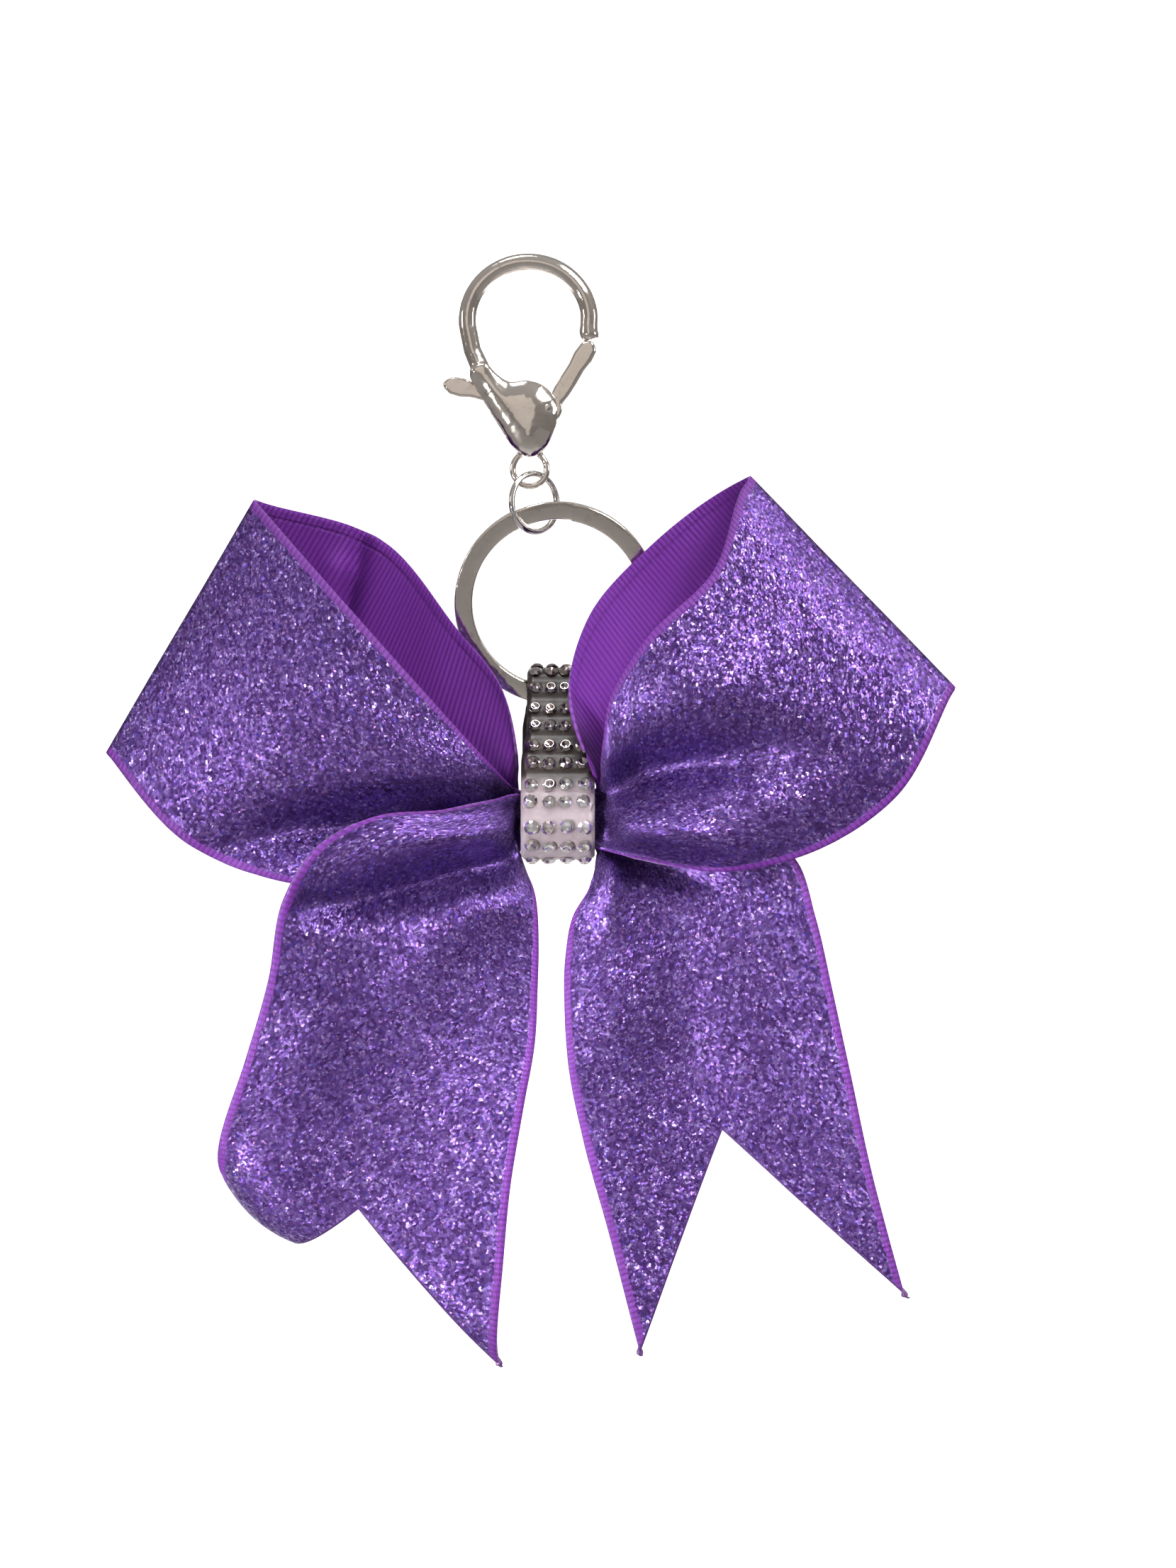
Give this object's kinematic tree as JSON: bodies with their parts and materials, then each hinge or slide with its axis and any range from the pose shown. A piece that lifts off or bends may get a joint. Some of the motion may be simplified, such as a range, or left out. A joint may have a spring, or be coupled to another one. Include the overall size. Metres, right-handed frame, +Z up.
{
  "type": "cheer hair bow bag charm",
  "caption": "Glitter ribbon bow with V-cut tails, gathered by a rhinestone band that hangs from a split ring, a jump ring and a lobster clasp.",
  "frame": {"origin": "inside of the top of the clasp's hook, where the charm hangs", "axes": "+Z up, against gravity, along the length of the hanging charm; +X to the right of the bow seen from its front; the front of the bow faces -Y"},
  "size_m": [0.1125, 0.0272, 0.1477],
  "materials": {
    "nickel_plate": "bright nickel plate on cast zinc, slightly worn at the edges",
    "ring_steel": "plated steel wire, bright",
    "glitter_ribbon": "purple grosgrain with a coarse violet glitter coat on one side",
    "tie_thread": "wound purple thread",
    "band_silicone": "clear to grey silicone, glossy",
    "crystal": "faceted clear stones with foil backs",
    "clear_glue": "set hot glue"
  },
  "bodies": {
    "clasp": {"clasp_body": "nickel_plate", "clasp_pin": "ring_steel", "clasp_spring": "ring_steel"},
    "lever": {"clasp_lever": "nickel_plate"},
    "jump_ring": {"jump_ring": "ring_steel"},
    "split_ring": {"split_ring": "nickel_plate"},
    "bow": {"band_base": "band_silicone", "band_lap": "band_silicone", "glue_film": "clear_glue", "knot_tie": "tie_thread", "ribbon_left_loop": "glitter_ribbon", "ribbon_left_tail": "glitter_ribbon", "ribbon_right_loop": "glitter_ribbon", "ribbon_right_tail": "glitter_ribbon", "stone_row_01": "crystal", "stone_row_02": "crystal", "stone_row_03": "crystal", "stone_row_04": "crystal", "stone_row_05": "crystal", "stone_row_06": "crystal", "stone_row_07": "crystal", "stone_row_08": "crystal", "stone_row_09": "crystal", "stone_row_10": "crystal", "stone_row_11": "crystal", "stone_row_12": "crystal", "stone_row_13": "crystal", "stone_row_14": "crystal", "stone_row_15": "crystal", "stone_row_16": "crystal", "stone_row_17": "crystal", "stone_row_18": "crystal", "stone_row_19": "crystal", "stone_row_20": "crystal"}
  },
  "joints": [
    {"name": "lever_pivot", "type": "hinge", "parent": "clasp", "child": "lever", "pos_m": [0.0019, 0, -0.0186], "axis": [0, -1, 0], "range_deg": [0, 22], "stiffness_Nm_per_rad": 0.03, "springref_deg": -20.05, "deforming": ["clasp_spring"]},
    {"name": "eye_swing", "type": "hinge", "parent": "clasp", "child": "jump_ring", "pos_m": [-0.0005, 0, -0.0272], "axis": [0, 1, 0], "range_deg": [-30, 30]},
    {"name": "ring_swing", "type": "hinge", "parent": "jump_ring", "child": "split_ring", "pos_m": [0.0001, 0, -0.03245], "axis": [1, 0, 0], "range_deg": [-20, 25]},
    {"name": "bow_swing", "type": "hinge", "parent": "split_ring", "child": "bow", "pos_m": [0.0031, 0.0052, -0.0567], "axis": [1, 0, 0], "range_deg": [-2, 60]}
  ]
}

# WORK INSTRUCTIONS
Write out the listing once more, matching it exactly.

# TASK ANSWER
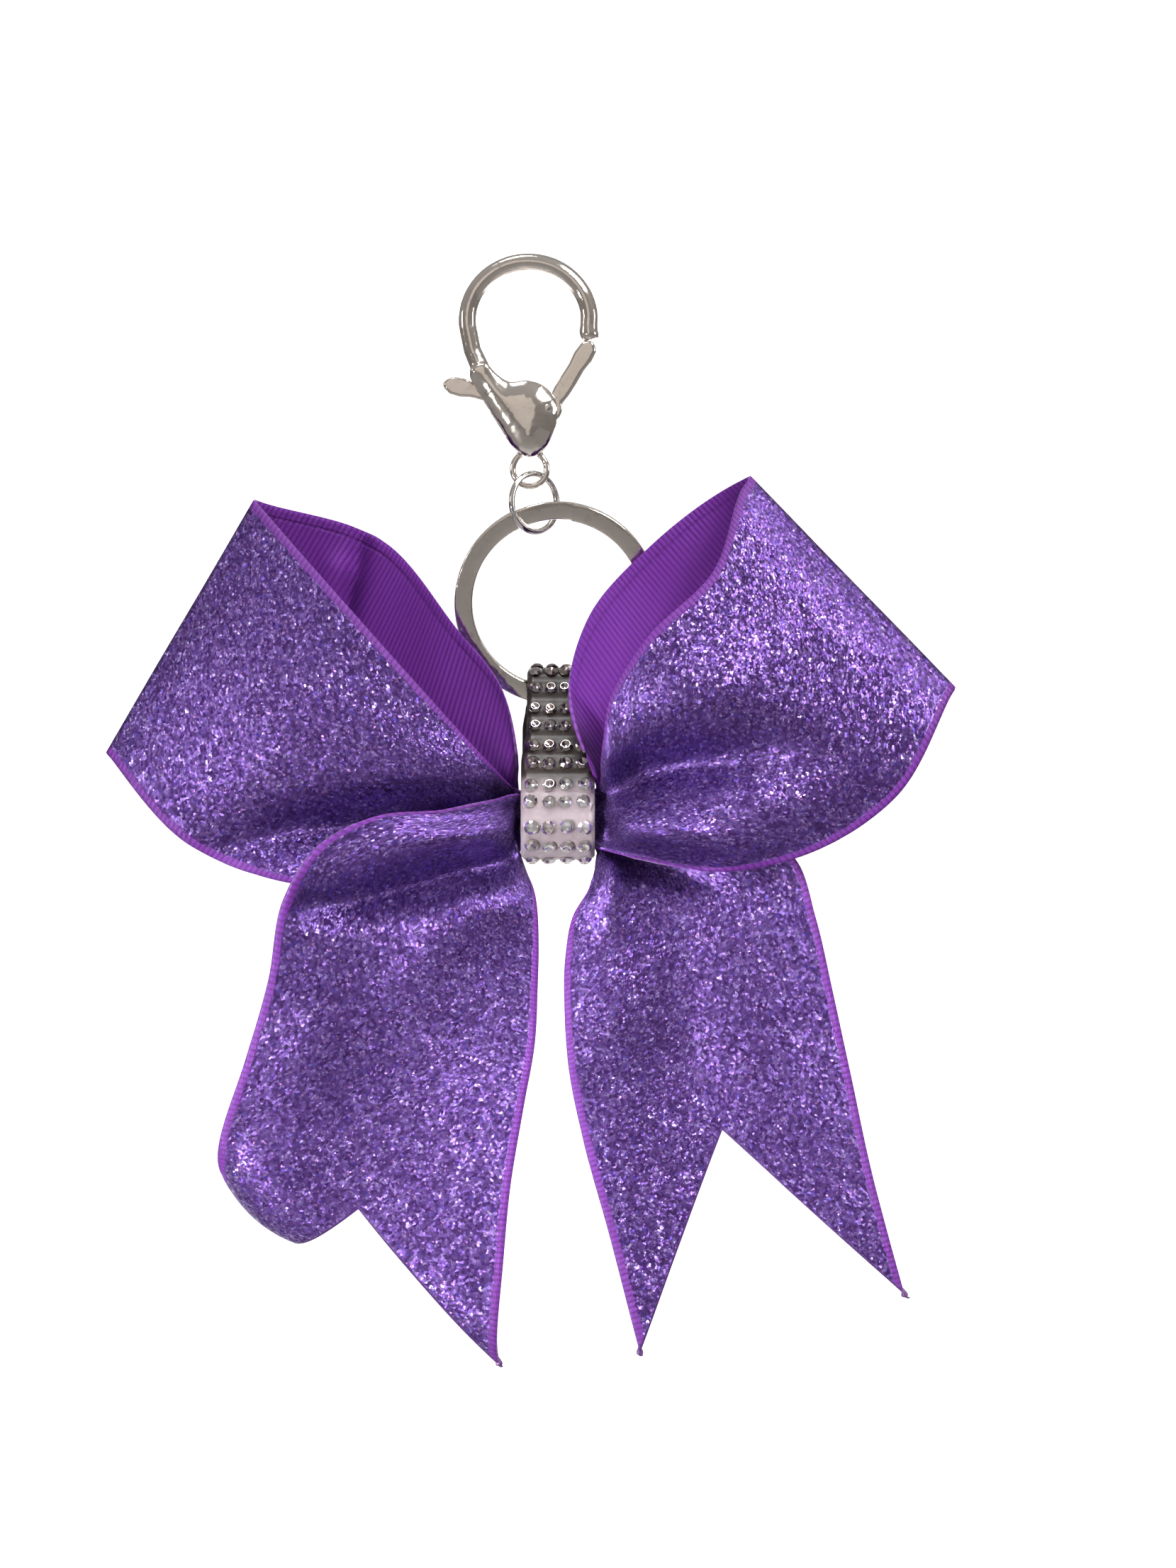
Give this object's kinematic tree as JSON: bodies with their parts and materials, then each hinge or slide with its axis and any range from the pose shown. A piece that lifts off or bends may get a joint. Some of the motion may be simplified, such as a range, or left out. A joint may have a spring, or be coupled to another one. Include the overall size. Metres, right-handed frame, +Z up.
{
  "type": "cheer hair bow bag charm",
  "caption": "Glitter ribbon bow with V-cut tails, gathered by a rhinestone band that hangs from a split ring, a jump ring and a lobster clasp.",
  "frame": {"origin": "inside of the top of the clasp's hook, where the charm hangs", "axes": "+Z up, against gravity, along the length of the hanging charm; +X to the right of the bow seen from its front; the front of the bow faces -Y"},
  "size_m": [0.1125, 0.0272, 0.1477],
  "materials": {
    "nickel_plate": "bright nickel plate on cast zinc, slightly worn at the edges",
    "ring_steel": "plated steel wire, bright",
    "glitter_ribbon": "purple grosgrain with a coarse violet glitter coat on one side",
    "tie_thread": "wound purple thread",
    "band_silicone": "clear to grey silicone, glossy",
    "crystal": "faceted clear stones with foil backs",
    "clear_glue": "set hot glue"
  },
  "bodies": {
    "clasp": {"clasp_body": "nickel_plate", "clasp_pin": "ring_steel", "clasp_spring": "ring_steel"},
    "lever": {"clasp_lever": "nickel_plate"},
    "jump_ring": {"jump_ring": "ring_steel"},
    "split_ring": {"split_ring": "nickel_plate"},
    "bow": {"band_base": "band_silicone", "band_lap": "band_silicone", "glue_film": "clear_glue", "knot_tie": "tie_thread", "ribbon_left_loop": "glitter_ribbon", "ribbon_left_tail": "glitter_ribbon", "ribbon_right_loop": "glitter_ribbon", "ribbon_right_tail": "glitter_ribbon", "stone_row_01": "crystal", "stone_row_02": "crystal", "stone_row_03": "crystal", "stone_row_04": "crystal", "stone_row_05": "crystal", "stone_row_06": "crystal", "stone_row_07": "crystal", "stone_row_08": "crystal", "stone_row_09": "crystal", "stone_row_10": "crystal", "stone_row_11": "crystal", "stone_row_12": "crystal", "stone_row_13": "crystal", "stone_row_14": "crystal", "stone_row_15": "crystal", "stone_row_16": "crystal", "stone_row_17": "crystal", "stone_row_18": "crystal", "stone_row_19": "crystal", "stone_row_20": "crystal"}
  },
  "joints": [
    {"name": "lever_pivot", "type": "hinge", "parent": "clasp", "child": "lever", "pos_m": [0.0019, 0, -0.0186], "axis": [0, -1, 0], "range_deg": [0, 22], "stiffness_Nm_per_rad": 0.03, "springref_deg": -20.05, "deforming": ["clasp_spring"]},
    {"name": "eye_swing", "type": "hinge", "parent": "clasp", "child": "jump_ring", "pos_m": [-0.0005, 0, -0.0272], "axis": [0, 1, 0], "range_deg": [-30, 30]},
    {"name": "ring_swing", "type": "hinge", "parent": "jump_ring", "child": "split_ring", "pos_m": [0.0001, 0, -0.03245], "axis": [1, 0, 0], "range_deg": [-20, 25]},
    {"name": "bow_swing", "type": "hinge", "parent": "split_ring", "child": "bow", "pos_m": [0.0031, 0.0052, -0.0567], "axis": [1, 0, 0], "range_deg": [-2, 60]}
  ]
}